Under DRC the sub-contractor invoices the contractor with no VAT added but marks the invoice "Reverse Charge - VAT to be accounted for by the customer at 20%". The contractor accounts for both the output and input VAT on their own VAT return (Box 1 = output VAT 20% of net; Box 4 = input VAT 20% of net; Box 6 = net value of supply; Box 7 = net value of supply). Net cash impact is typically zero because the contractor reclaims the input VAT in the same return. The fraud-prevention mechanism is that no cash VAT changes hands between sub-contractor and contractor - removing the "collect-and-disappear" opportunity.

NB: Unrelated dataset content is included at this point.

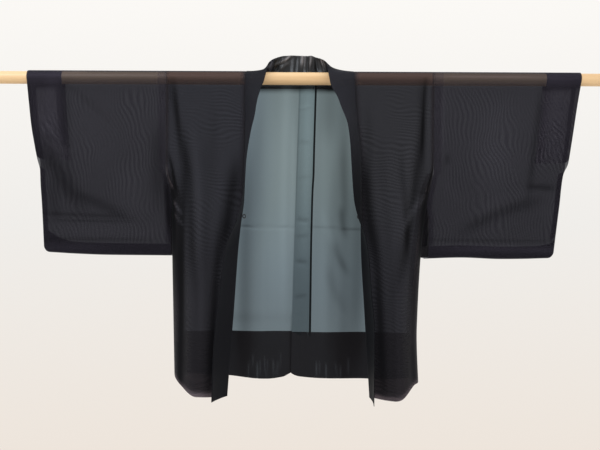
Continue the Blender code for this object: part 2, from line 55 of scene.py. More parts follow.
ROD_RADIUS = 15.0
CLOTH, TURNED, BAND, SEAM = 1.2, 1.0, 1.6, 0.3  # the walls, and the gap at a seam
SHOULDER_RADIUS = ROD_RADIUS + SEAM + TURNED + SEAM + CLOTH / 2  # cloth over the rod
LAID = CLOTH / 2 + SEAM + TURNED / 2  # from a panel's middle to an allowance laid on it
SLEEVE_SEAM_END = -222.0  # where the sleeve stops being sewn to the body
CUFF_END, CUFF_OPEN, CUFF_DEPTH = -219.0, -195.0, 82.0
SLEEVE_DEPTH, SLEEVE_FOOT, SLEEVE_CORNER = 415.0, 3.5, 14.0
SLEEVE_WAVE, WAVES, FOOT_DROP = 2.0, 9.0, 0.8
SEWN_HALF, PINCH = 2.3, 70.0  # half the space at the sewn edge, and how far in it draws together
GUSSET_TURN, GUSSET_GAP, GUSSET_START, TURN_SHARE = 7.0, 0.7, -266.0, 0.3
GUSSET_LEVEL, HEM_LEVEL, STRIP_SHARE = 0.376, 0.85, 0.6
NECK_DROP, NECK_INSET = -2.0, 22.0
FRONT_FOLD, BACK_EDGE_MIN, SEAM_RIDGE = 7.0, 9.0, 3.0

# Tables: one row of numbers for each level, place or crease, under the columns of its kind.


def rows(kind, text):
    return [kind(*map(float, line.split())) for line in text.strip().splitlines()]


def sided(kind, left, right):
    return {"left": rows(kind, left), "right": rows(kind, right)}


# Each level of a front: its side edge, the two points that shape its curve, and the edge that the
# collar is sewn to.
Front = namedtuple("Front", "z side_x side_y out_x out_y in_x in_y seam_x seam_y")
FRONTS = sided(Front, """
   0 -316.8 -17.2 -255 -17.2 -192 -17.2   -130 -17.2
 -90 -316.8 -14.2 -255   -19 -192   -23 -129.9   -20
-197 -316.8 -10.7 -268   -24 -195   -42 -129.5   -26
-222 -315.8  -9.8 -275   -28 -197   -47 -129.8   -28
-286   -303    -8 -286   -46 -200   -66 -131.3   -34
-353   -301   -15 -290   -66 -202   -92 -139.6   -42
-409 -299.5   -21 -290   -84 -205  -114 -144.6   -50
-540 -294.5   -33 -288  -108 -211  -146 -152.2   -65
-735   -287   -50 -282  -136 -222  -172 -165.1   -83
""", """
   0 316.3 -17.2 255 -17.2 192 -17.2 128.3 -17.2
 -90 316.3 -14.2 255   -19 194   -23 133.8   -20
-197 316.3 -10.7 272   -26 202   -44 144.6   -26
-222 315.3  -9.8 277   -31 204   -50 144.8   -28
-286   303    -8 284   -50 206   -72   145   -34
-353   293   -15 284   -70 205   -98 144.6   -42
-409   286   -21 280   -88 204  -116 145.5   -49
-540 276.5   -33 273  -112 210  -150 152.2   -65
-610 273.8   -39 270  -121 214  -159   156   -72
-735 277.5   -50 272  -138 222  -176 163.3   -83
""")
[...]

DRC applies when: (a) both parties are VAT-registered AND (b) the supply falls within CIS AND (c) the customer is not an "end-user" (a business that consumes the construction output rather than reselling it as part of a wider construction project). End-users include: building owners using the work on their own premises, property developers selling completed properties to end-purchasers, and most occupiers commissioning construction work for their own use. End-user supplies continue under standard VAT rules where the sub-contractor charges VAT and remits it. Contractors operating up and down a multi-tier sub-contracting chain must communicate end-user status carefully to ensure correct DRC application throughout.
DRC does NOT change the CIS deduction position - CIS continues to apply on the labour element of the invoice separately from the VAT mechanism. A sub-contractor under DRC and 20% CIS issues an invoice for £50,000 labour + £12,000 materials = £62,000 with no VAT charged but marked "Reverse Charge"; the contractor deducts £10,000 CIS (20% of labour) and pays £52,000 net to the sub-contractor. The contractor then accounts for £12,400 (20% × £62,000) of output and input VAT on their own VAT return.
Deemed contractor rule - the £3m threshold
The "deemed contractor" rule extends CIS obligations to non-construction businesses that spend more than £3 million on construction operations in any rolling 12-month period. Threshold was £1m before April 2021, raised to £3m to reduce administrative burden on businesses commissioning occasional construction work. A property investment company, manufacturing business, large retail chain or hotel operator that commissions £3.5m of construction work in a rolling year (e.g. a major site refurbishment, new branch fit-out, head office reconstruction) becomes a deemed contractor and must register for CIS and operate CIS deductions on payments to construction sub-contractors.
Deemed contractor status persists until the spend rolls under the threshold for 12 consecutive months. The rule particularly catches commercial property developers, large landlords undertaking refurbishment programmes, and corporate occupiers commissioning multi-million-pound construction work. HMRC actively enforces the threshold and the rolling-12-month tracking obligation is material - non-construction businesses with significant construction spend should monitor monthly and prepare for CIS registration when approaching the £3m point. Specialist CIS advice strongly recommended for any non-construction business approaching the threshold; the operational change from non-contractor to deemed contractor requires monthly CIS300 returns, verification processes, and contractor accounting that most non-construction businesses do not have in place by default.
Frequently asked questions
What is the Construction Industry Scheme and who falls within it?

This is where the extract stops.